Given problem
Please report every line from the material that contains the word "materials".

Rows
--- Begin ---

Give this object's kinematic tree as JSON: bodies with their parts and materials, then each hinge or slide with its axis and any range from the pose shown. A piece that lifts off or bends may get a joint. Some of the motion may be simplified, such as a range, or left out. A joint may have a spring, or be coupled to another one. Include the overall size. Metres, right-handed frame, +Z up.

--- End ---
--- Begin ---

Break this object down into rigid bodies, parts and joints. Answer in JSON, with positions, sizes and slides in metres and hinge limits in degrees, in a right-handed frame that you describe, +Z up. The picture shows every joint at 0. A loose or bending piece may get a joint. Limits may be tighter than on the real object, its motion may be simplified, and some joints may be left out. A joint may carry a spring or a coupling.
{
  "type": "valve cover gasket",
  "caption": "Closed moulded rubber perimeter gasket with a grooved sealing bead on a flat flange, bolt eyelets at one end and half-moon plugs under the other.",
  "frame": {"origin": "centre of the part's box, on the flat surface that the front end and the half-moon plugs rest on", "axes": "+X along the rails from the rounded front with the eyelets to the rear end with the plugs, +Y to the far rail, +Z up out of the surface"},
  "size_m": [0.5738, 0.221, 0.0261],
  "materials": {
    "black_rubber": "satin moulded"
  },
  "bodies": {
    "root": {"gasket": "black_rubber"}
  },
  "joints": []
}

--- End ---

Output for this task
Give this object's kinematic tree as JSON: bodies with their parts and materials, then each hinge or slide with its axis and any range from the pose shown. A piece that lifts off or bends may get a joint. Some of the motion may be simplified, such as a range, or left out. A joint may have a spring, or be coupled to another one. Include the overall size. Metres, right-handed frame, +Z up.
  "materials": {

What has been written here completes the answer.